Less than a week ago, we called the new iPad a liar after DisplayMate discovered an inaccurate battery indicator. The new iPad’s screen shows a fully charged state two hours earlier, increasing the possibility of overcharging it. Apple addressed the issue today in an interview with AllThingsD and set things straight.
Apple Vice President of iPad Marketing Michael Tchao said “The circuitry is designed so you can keep your device plugged in as long as you would like. It’s a great feature that’s always been in iOS.” He further explains that all iOS devices act the same way – battery indicators show a 100 percent charged state before they are completely charged, discharging a little, and then show a full battery; repeating the process until the device gets unplugged.
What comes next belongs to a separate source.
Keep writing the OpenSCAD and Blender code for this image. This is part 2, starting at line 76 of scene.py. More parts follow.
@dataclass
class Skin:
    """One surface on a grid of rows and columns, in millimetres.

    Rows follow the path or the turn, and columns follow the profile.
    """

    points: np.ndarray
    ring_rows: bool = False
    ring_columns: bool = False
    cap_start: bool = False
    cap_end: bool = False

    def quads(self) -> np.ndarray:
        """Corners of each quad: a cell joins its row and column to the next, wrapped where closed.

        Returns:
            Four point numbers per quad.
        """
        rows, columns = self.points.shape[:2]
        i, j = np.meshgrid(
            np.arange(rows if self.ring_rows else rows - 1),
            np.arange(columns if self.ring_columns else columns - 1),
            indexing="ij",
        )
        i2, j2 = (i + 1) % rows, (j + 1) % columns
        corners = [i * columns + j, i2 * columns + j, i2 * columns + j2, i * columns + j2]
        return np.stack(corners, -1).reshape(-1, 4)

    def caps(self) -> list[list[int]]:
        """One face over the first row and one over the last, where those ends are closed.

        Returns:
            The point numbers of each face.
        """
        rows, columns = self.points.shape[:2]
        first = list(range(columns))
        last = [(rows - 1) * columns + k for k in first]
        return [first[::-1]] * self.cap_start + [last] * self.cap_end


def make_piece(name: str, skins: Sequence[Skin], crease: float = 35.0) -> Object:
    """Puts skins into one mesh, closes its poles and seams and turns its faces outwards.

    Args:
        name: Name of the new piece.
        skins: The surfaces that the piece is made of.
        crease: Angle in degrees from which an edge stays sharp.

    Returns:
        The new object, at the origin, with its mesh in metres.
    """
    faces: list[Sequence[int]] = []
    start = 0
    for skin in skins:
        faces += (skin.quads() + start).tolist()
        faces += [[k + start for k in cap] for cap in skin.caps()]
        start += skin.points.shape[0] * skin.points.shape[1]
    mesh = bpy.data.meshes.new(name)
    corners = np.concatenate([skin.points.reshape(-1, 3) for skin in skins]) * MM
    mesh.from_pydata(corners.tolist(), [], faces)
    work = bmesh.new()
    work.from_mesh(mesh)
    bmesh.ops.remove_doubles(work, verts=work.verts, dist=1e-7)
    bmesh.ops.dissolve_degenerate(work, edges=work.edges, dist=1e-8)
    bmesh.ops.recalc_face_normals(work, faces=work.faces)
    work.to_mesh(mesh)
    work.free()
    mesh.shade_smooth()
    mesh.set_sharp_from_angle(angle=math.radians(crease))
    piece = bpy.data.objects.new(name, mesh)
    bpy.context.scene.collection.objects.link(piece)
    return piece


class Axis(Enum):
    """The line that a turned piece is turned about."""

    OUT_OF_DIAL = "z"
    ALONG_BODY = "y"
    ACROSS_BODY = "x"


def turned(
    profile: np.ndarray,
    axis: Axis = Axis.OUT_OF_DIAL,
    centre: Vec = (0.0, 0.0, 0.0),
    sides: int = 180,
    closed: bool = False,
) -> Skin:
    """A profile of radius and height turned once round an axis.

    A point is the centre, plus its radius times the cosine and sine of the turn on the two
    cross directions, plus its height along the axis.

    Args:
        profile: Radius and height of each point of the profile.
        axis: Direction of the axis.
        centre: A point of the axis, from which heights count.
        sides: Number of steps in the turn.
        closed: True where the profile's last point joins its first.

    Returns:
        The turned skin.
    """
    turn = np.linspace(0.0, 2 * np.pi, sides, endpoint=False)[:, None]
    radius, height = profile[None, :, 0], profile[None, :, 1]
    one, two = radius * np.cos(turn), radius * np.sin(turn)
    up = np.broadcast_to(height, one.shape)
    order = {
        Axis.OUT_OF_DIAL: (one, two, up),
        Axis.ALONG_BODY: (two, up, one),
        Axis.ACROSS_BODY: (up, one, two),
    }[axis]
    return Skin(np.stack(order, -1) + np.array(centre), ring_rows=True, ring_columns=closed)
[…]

He says that interrupting the charging cycle of the new iPad won’t change its 10-hour battery life on Wi-Fi.
The statement by Tchao gives us reason to not to worry about the new iPad and its inaccurate battery indicator. He cites that iOS was configured that way so we could keep a device plugged for as long as we like. Beyond that, this configuration also prevents overcharging and maintains a battery’s optimal health.
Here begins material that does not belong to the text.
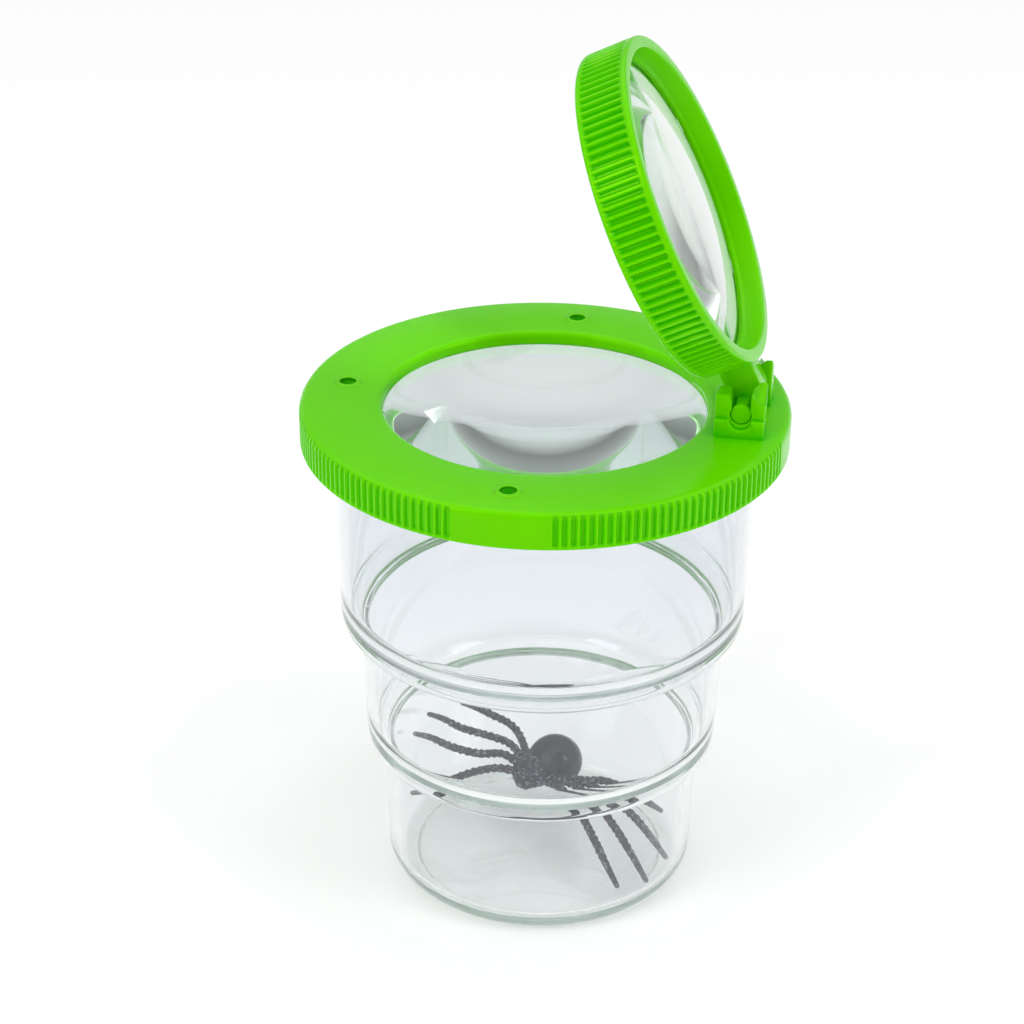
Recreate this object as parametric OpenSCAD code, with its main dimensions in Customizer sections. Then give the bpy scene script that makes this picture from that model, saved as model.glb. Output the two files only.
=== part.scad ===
// Bug catcher jar: a clear stepped cup, a push-on green lid with a magnifying
// lens and air holes, a second lens in a knurled ring that flips up on a
// snap-in hinge, and a toy spider lying inside.
// Origin: centre of the base. +Z is up, the hinge is on the +X side.

/* [Jar] */
// Height of the foot tier up to the first step
foot_tier_h = 21.6; // [18:0.1:25]
// Height of the middle tier
middle_tier_h = 20.7; // [17:0.1:24]
// Height of the mouth tier up to the rim step
mouth_tier_h = 28.9; // [25:0.1:33]
// Height of the rim tier that the lid pushes over
rim_tier_h = 4.15; // [3.9:0.05:4.6]
// How far the middle tier stands out past the foot tier
middle_step = 2.4; // [2:0.1:3]
// How far the mouth tier stands out past the middle tier
mouth_step = 2.6; // [2:0.1:3]
// How far the rim tier stands out past the mouth tier
rim_step = 2.6; // [2:0.1:3]
// Growth in radius up the foot tier, for mould release
foot_flare = 0.5; // [0.2:0.1:0.8]
// Growth in radius up the middle tier, for mould release
middle_flare = 1.0; // [0.5:0.1:1.2]
// Growth in radius up the mouth tier, for mould release
mouth_flare = 0.6; // [0.2:0.1:0.9]
// Wall thickness of the jar
jar_wall = 1.6; // [1.2:0.1:1.9]
// Thickness of the jar's floor
floor_t = 2.0; // [1.6:0.1:2.6]
// Outer rounding between wall and base
base_round = 2.4; // [1.8:0.1:3]
// Inner rounding between wall and floor
floor_round = 1.4; // [0.8:0.1:2]
// Width of the flat ring that the jar stands on
stand_w = 1.9; // [1.2:0.1:4]
// Depth of the shallow recess in the base
base_recess_d = 0.4; // [0.2:0.1:0.8]

/* [Lid] */
// Outer radius of the lid over its lower lip
lid_r = 35; // [33:0.1:38]
// Thickness of the lid's skirt at its lower lip
skirt_t = 1.92; // [1.7:0.02:2.4]
// Thickness of the lid's top plate
lid_top_t = 1.9; // [1.6:0.1:2.4]
// Full height of the lid's skirt, top plate included
skirt_h = 5.4; // [5:0.1:6.5]
// Width of the band with the air holes, between lens collar and jar rim
vent_band_w = 5.08; // [4.6:0.02:7]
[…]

According to Apple, the new iPad will last just as long even we unplug it during this charging state. Unless that is, real-world tests prove otherwise. Upon reviewing its specs, the new iPad has 9 hours of battery life on 3G/4G connection, 10 hours on Wi-Fi, and an even longer battery life when placed on continuous video playback without internet.
A few days ago, iMore was able to debunk the “warmgate” controversy surrounding the new iPad which, according to those who started the rumor, makes it prone to overheating problems. Tests show that while the new iPad gets warmer than previous models, it’s temperatures shouldn’t cause us to worry.